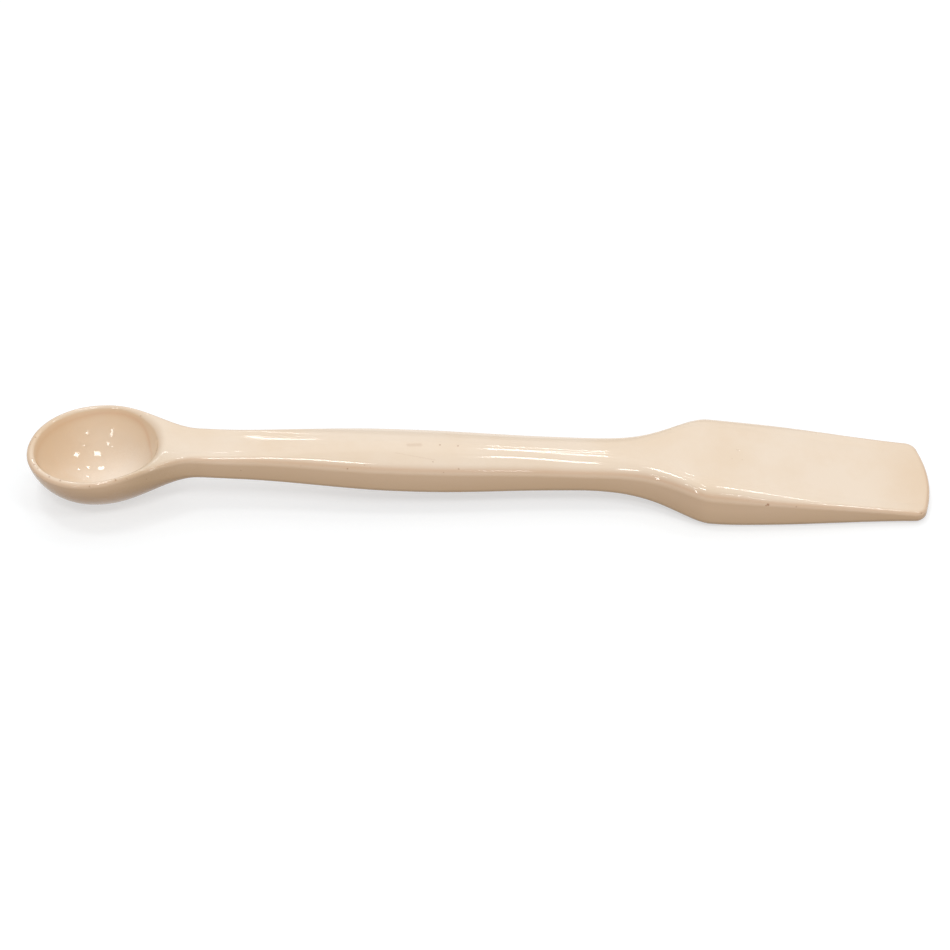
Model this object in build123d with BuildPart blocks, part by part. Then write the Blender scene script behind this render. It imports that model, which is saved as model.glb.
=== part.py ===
"""Porcelain laboratory spatula, with a spoon bowl at one end and a flat blade at the other.

It is one pressed and glazed piece, lying as it rests on a table.
X runs along it from the bowl to the blade, Y across, Z up from the table.
The origin is on the table, halfway along.  Sizes are in millimetres.
"""
from build123d import *
from math import atan2, degrees, radians, tan
import os

# Whole
LENGTH = 200.0
TIP_X = LENGTH / 2

# Bowl: a round-bottomed egg under a rim that climbs towards the handle
BOWL_X = -85.0            # widest place
BOWL_NOSE = 15.0          # from the widest place to the rounded end
BOWL_HALF_WIDTH = 12.9
BOWL_DEPTH = 12.7         # from the table to the widest level
BOWL_HALF_FLAT = 0.2      # narrow flat under the bowl
RIM_HEIGHT = 13.8         # at the widest place
RIM_SLOPE = 0.1
RIM_LEAN = (1 + RIM_SLOPE**2) ** 0.5  # a rounding square to the sloping rim is this much taller
HOLLOW_X = -84.2
HOLLOW_HALF_LENGTH = 13.2
HOLLOW_HALF_WIDTH = 10.7
HOLLOW_FLOOR = 2.3
HOLLOW_TOP = 13.0         # where the hollow is widest

# Seen from above: half widths, and where the width changes
NECK_HALF_WIDTH = 5.25
BELLY_HALF_WIDTH = 6.7
WAIST_HALF_WIDTH = 5.9
SHOULDER_HALF_WIDTH = 12.5
END_HALF_WIDTH = 11.3
FLARE = (BOWL_X, -62.0)
SWELLING = (-52.0, -20.0)
SLIMMING = (-14.0, 16.0)
SHOULDER = (22.0, 51.0)
TAPER = (60.0, 96.0)

# Seen from the side: slopes of the top edge line, and the underside's height over the table
HANDLE_FALL = 0.047
WAIST_FALL = 0.012
WEDGE_FALL = 0.135
NECK_DIP = 0.5
NECK_CLEARANCE = 7.9
BELLY_CLEARANCE = 4.1
CREST = (-73.0, 9.0)      # middle and reach of each bend
WAIST_BEND = (26.0, 8.0)
WEDGE_BEND = (47.5, 5.0)
NECK_BEND = (-60.0, 6.0)
BELLY_BEND = (-9.0, 14.0)
NECK_RUN = (-76.0, -52.0)
BOWL_RUN = (BOWL_X, -60.0)
HEEL_RUN = (27.0, 59.0)
EDGE_GROWTH = (-76.0, -50.0)  # where the edge rounding grows, and where it shrinks again
EDGE_FALL = (50.0, 70.0)
SOLE_TRIM = 0.05          # ground off the lowest places, so that it sits flat

# Roof of the handle, a soft ridge that opens into the blade's flat panel
NECK_PANEL_HALF_WIDTH = 3.0
RIDGE_HALF_WIDTH = 0.9
BLADE_PANEL_HALF_WIDTH = 9.2
NARROWED_PANEL_HALF_WIDTH = 8.5
RIDGE_RISE = 2.2          # over the side edges
WAIST_RISE = 1.7
END_RISE = 0.15
RIDGE_RUN = (-68.0, -20.0)
RIDGE_FALL_RUN = (0.0, 30.0)
PANEL_RUN = (24.0, 51.0)
NARROWING = (54.0, 72.0)
WEDGE_RUN = (46.0, 94.0)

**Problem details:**
Quote the listing above from its first line to the line with "TIP_X = LENGTH / 2", inclusive, and add nothing.

**Task result:**
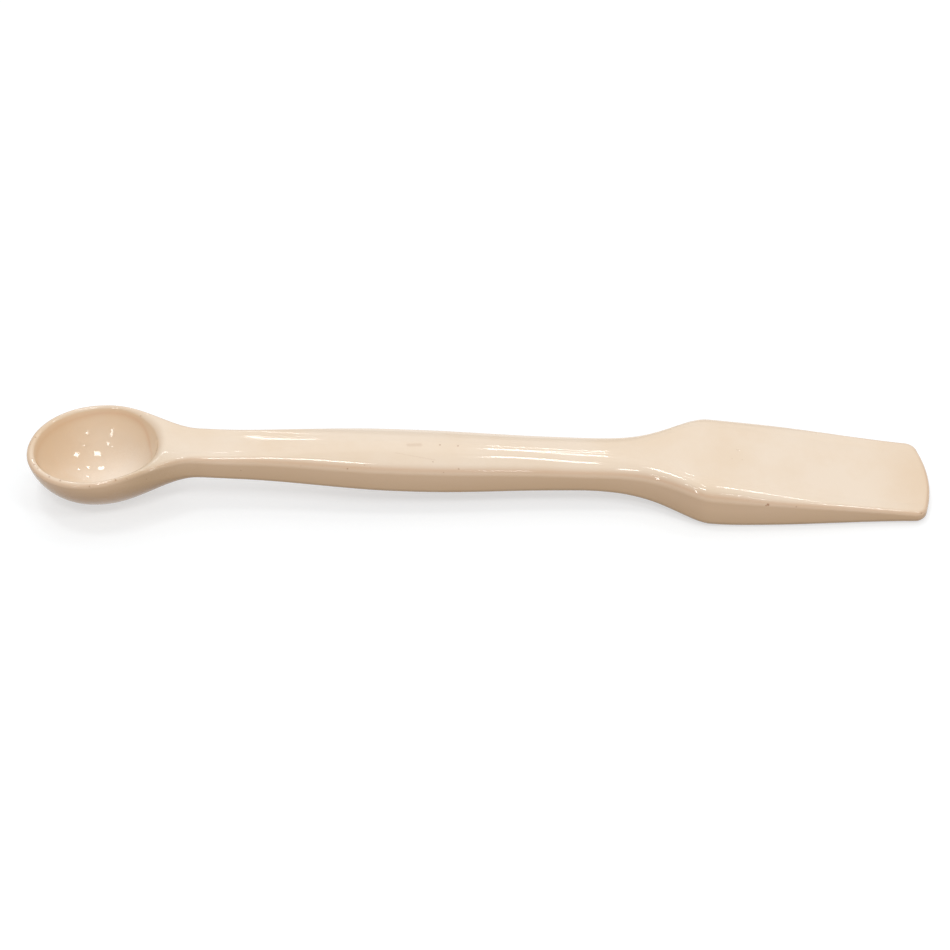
Model this object in build123d with BuildPart blocks, part by part. Then write the Blender scene script behind this render. It imports that model, which is saved as model.glb.
=== part.py ===
"""Porcelain laboratory spatula, with a spoon bowl at one end and a flat blade at the other.

It is one pressed and glazed piece, lying as it rests on a table.
X runs along it from the bowl to the blade, Y across, Z up from the table.
The origin is on the table, halfway along.  Sizes are in millimetres.
"""
from build123d import *
from math import atan2, degrees, radians, tan
import os

# Whole
LENGTH = 200.0
TIP_X = LENGTH / 2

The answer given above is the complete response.